When I authenticate with my fingerprint, I’m not proving I know something – I’m proving I am someone. When I use Face ID, the system isn’t verifying that I possess some abstract piece of information; it’s verifying that the physical person sitting in front of the camera matches biometric data tied to my account.

Suddenly, my digital identity is inseparably linked to my physical body.

What We Lose in Translation

This shift fundamentally changes the nature of digital identity and privacy.

With passwords, there was always plausible deniability. If my account did something, sure, it was probably me – but maybe someone else knew my password. Maybe I was hacked. Maybe I shared my credentials. The link between digital action and physical person was probabilistic, not absolute.

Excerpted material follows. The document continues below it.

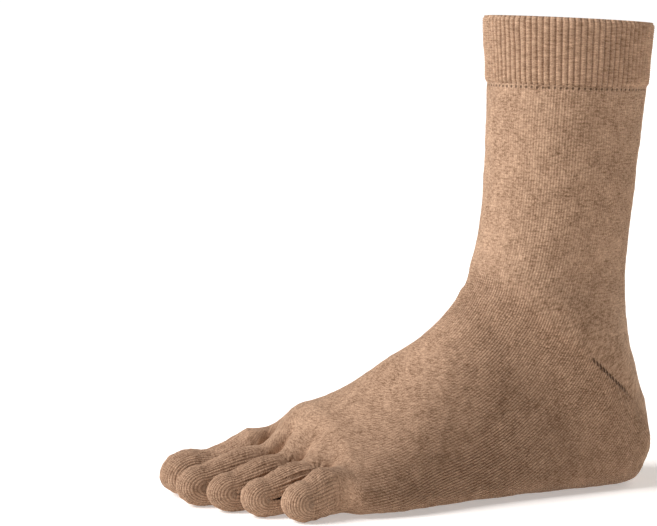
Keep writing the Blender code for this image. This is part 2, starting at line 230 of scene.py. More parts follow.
def full_ring(values, half, by_halves):
    """One closed ring of twice half points, which start at the little toe's side.

    The points are evenly spaced from the front middle, or by halves, as the toes need them.
    """
    front = half_outline(values, True)
    back = half_outline(values, False)
    outline = np.concatenate([front, back[1:]])
    arc = ring_lengths(outline)
    front_arc = arc[len(front) - 1]
    whole = arc[-1]
    number = np.arange(2 * half)
    even = front_arc / 2 + (number - half / 2) / (2 * half) * whole
    halved = np.where(number <= half, number / half * front_arc,
                      front_arc + (number - half) / half * (whole - front_arc))
    wanted = (even * (1 - by_halves) + halved * by_halves) % whole
    return np.stack([np.interp(wanted, arc, outline[:, axis]) for axis in range(3)], axis=1)


def toe_base(number, angle):
    """Where the toe line crosses a toe at an angle from -90 (little side) to 90 degrees (big side)."""
    low = toe_line[number]
    high = toe_line[number + 1]
    across = 0.5 + 0.5 * np.sin(angle)
    along = (low[0] + (high[0] - low[0]) * across) * foot_length
    side = (low[1] + (high[1] - low[1]) * across) * foot_width
    tops = [toe[1] * toe_thickness for toe in toes]
    neighbour = number + (1 if angle > 0 else -1)
    if not 0 <= neighbour < len(toes):
        neighbour = number
    shared = 0.5 * np.sin(angle) ** 2
    middle = toe_crease + 0.5 * (tops[number] + (tops[neighbour] - tops[number]) * shared)
    web = 0.5 * web_height
    if number == 0:
        web = web * across
    if number == len(toes) - 1:
        web = web * (1.0 - across)
    half = 0.5 * tops[number]
    lift = np.sqrt((half**2 - web**2) * np.cos(angle) ** 2 + web**2)
    return along, side, middle, lift


def toe_columns(number):
    return toes[number][-1] * points_per_wale


def toe_line_ring():
    """The scalloped front edge of the foot: one lobe above and below for each toe."""
    top = []
    bottom = []
    for number in range(len(toes)):
        columns = toe_columns(number)
        for column in range(columns + (number == len(toes) - 1)):
            along, side, middle, lift = toe_base(number, np.pi * (column / columns - 0.5))
            top.append((heel_overhang - along, side, floor_up + middle + lift))
            bottom.append((heel_overhang - along, side, floor_up + middle - lift))
    return np.array(top + bottom[1:-1][::-1])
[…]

With biometric authentication, that plausible deniability evaporates. If my face unlocked my phone and my phone accessed a service, it becomes much harder to argue that someone else was responsible.

More subtly, passwordless systems often require device registration and verification. My account becomes tied not just to my biometrics, but to specific hardware, specific locations, specific patterns of behavior. The service starts building a comprehensive profile of not just what I do online, but who I am as a physical being.

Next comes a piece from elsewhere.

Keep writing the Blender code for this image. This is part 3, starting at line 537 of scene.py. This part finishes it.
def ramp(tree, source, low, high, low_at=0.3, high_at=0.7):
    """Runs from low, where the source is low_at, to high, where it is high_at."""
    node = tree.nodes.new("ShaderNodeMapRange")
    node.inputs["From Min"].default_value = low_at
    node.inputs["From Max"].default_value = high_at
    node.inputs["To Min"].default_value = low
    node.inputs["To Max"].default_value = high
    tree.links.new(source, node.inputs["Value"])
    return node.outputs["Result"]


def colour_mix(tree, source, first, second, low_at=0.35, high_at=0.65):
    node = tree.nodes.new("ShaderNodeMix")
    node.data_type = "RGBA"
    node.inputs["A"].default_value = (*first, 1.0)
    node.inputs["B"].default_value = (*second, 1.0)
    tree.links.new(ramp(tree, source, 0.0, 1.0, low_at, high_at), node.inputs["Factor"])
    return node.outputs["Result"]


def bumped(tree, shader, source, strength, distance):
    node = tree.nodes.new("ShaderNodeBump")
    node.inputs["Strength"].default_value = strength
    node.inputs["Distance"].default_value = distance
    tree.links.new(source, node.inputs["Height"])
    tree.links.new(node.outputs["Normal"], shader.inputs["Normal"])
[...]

The Tracking Infrastructure

Consider what passwordless authentication actually requires:

Each of these requirements builds a more detailed, more permanent, more invasive profile of who I am as a person. The authentication system becomes an identity verification system, and identity verification requires comprehensive data collection.

The Convenience Trap

Don’t get me wrong – passwordless authentication is incredibly convenient. Face ID is faster than typing a password. Hardware keys are more secure than most people’s password habits. The user experience is undeniably better.

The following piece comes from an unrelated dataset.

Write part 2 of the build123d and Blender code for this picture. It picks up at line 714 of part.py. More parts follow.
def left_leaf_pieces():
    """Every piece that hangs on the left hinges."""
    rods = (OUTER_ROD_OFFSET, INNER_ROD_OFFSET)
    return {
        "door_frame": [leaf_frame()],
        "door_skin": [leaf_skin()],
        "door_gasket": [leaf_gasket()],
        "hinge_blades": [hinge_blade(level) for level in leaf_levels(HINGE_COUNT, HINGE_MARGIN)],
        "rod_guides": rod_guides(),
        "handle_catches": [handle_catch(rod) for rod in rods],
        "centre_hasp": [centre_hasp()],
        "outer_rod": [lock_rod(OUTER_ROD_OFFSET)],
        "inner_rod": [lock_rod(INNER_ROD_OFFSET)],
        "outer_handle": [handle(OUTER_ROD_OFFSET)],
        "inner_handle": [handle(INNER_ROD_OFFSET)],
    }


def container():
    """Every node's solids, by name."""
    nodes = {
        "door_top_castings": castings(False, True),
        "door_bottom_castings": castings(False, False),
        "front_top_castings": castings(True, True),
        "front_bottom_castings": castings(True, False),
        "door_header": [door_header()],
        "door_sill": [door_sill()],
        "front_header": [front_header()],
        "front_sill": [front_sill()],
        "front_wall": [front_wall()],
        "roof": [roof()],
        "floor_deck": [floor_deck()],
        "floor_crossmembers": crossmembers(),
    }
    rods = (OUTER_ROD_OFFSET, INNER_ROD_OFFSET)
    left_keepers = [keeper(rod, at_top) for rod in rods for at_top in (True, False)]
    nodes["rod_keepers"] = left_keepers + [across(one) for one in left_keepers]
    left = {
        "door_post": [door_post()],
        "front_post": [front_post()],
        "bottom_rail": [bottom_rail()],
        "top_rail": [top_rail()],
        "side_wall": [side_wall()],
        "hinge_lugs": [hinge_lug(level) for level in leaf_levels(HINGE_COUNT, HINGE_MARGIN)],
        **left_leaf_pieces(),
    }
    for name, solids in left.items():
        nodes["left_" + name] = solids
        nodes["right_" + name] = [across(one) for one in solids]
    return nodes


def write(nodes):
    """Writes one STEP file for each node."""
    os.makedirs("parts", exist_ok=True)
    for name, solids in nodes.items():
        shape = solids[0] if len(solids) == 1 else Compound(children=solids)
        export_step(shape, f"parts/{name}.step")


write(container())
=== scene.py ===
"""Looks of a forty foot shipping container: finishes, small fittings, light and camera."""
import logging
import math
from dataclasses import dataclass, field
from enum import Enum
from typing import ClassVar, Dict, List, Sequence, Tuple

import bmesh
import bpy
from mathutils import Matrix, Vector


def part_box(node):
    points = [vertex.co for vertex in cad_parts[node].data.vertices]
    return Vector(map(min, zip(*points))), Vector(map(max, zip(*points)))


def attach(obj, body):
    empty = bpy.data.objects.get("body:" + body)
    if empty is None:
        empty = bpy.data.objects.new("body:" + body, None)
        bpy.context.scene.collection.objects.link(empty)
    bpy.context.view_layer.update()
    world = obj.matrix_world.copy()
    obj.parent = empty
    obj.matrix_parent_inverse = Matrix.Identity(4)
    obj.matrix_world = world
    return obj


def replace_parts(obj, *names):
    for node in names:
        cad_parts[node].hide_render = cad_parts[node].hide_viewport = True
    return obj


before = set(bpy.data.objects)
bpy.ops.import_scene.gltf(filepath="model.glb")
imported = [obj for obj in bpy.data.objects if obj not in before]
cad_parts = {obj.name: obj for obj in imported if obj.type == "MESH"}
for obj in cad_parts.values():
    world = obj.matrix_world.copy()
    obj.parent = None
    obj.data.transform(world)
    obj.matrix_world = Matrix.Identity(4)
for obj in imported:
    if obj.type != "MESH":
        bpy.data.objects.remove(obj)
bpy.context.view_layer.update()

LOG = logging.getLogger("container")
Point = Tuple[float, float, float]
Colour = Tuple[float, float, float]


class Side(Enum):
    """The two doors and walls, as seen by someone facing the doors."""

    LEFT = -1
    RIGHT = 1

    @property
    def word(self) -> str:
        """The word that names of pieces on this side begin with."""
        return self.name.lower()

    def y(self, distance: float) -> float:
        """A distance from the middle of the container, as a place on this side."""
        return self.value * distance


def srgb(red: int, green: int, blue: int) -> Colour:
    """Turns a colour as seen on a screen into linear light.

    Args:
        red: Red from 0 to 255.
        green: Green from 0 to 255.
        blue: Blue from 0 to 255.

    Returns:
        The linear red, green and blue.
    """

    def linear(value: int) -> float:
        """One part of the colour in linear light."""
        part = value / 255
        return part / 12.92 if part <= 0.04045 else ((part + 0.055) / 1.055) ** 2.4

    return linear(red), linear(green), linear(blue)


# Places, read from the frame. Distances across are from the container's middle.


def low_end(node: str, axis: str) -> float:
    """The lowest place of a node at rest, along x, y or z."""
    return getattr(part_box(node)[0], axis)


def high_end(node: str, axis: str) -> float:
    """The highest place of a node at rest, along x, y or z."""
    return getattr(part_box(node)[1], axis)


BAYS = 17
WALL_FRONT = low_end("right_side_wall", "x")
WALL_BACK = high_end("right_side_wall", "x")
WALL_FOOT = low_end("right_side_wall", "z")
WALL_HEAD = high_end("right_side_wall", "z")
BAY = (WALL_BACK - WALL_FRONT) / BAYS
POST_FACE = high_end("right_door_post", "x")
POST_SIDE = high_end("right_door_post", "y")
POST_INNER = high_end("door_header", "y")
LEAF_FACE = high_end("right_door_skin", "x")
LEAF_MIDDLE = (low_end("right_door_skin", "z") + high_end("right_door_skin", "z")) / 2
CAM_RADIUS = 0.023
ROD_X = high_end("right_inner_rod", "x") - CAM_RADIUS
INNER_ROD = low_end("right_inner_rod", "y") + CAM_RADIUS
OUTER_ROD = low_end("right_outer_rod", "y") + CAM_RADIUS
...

But convenience often comes at the cost of privacy, and this trade-off is rarely made explicit.

When Apple introduced Face ID, they marketed it as more secure and more convenient than passwords. They didn’t mention that it fundamentally changes the relationship between your digital accounts and your physical identity. They didn’t explain that law enforcement can compel you to unlock your device with your face, but they can’t (usually) compel you to reveal a password stored in your mind.

A World Without Digital Masks

I’m not arguing that we should stick with passwords forever. They genuinely have serious security problems, and those problems affect real people in real ways.

But I am arguing that we should be honest about what we’re giving up.

For decades, passwords gave us a form of digital pseudonymity that we didn’t even realize we had. They allowed our online identities to float free from our physical selves, creating space for privacy, experimentation, and mistake-making.

As we rush toward a passwordless future, we’re inadvertently rushing toward a world where every digital action is more directly, more permanently tied to our physical identity.

Maybe that’s a trade-off we’re willing to make. Maybe the security benefits outweigh the privacy costs. But let’s at least acknowledge what we’re trading away.

We’re giving up our digital masks. And once they’re gone, we can’t put them back on.

The Questions That Remain

Is there a way to have both security and privacy? Can we build authentication systems that are secure without being invasive?

Maybe. Zero-knowledge proofs and other cryptographic techniques offer some hope. But the trend toward tying digital identity to physical identity seems irreversible.

In 20 years, will anyone remember what it was like to be anonymous online? Will the idea of separating your digital identity from your physical self seem as quaint as using a payphone?

I don’t know. But I think it’s worth thinking about while we still can.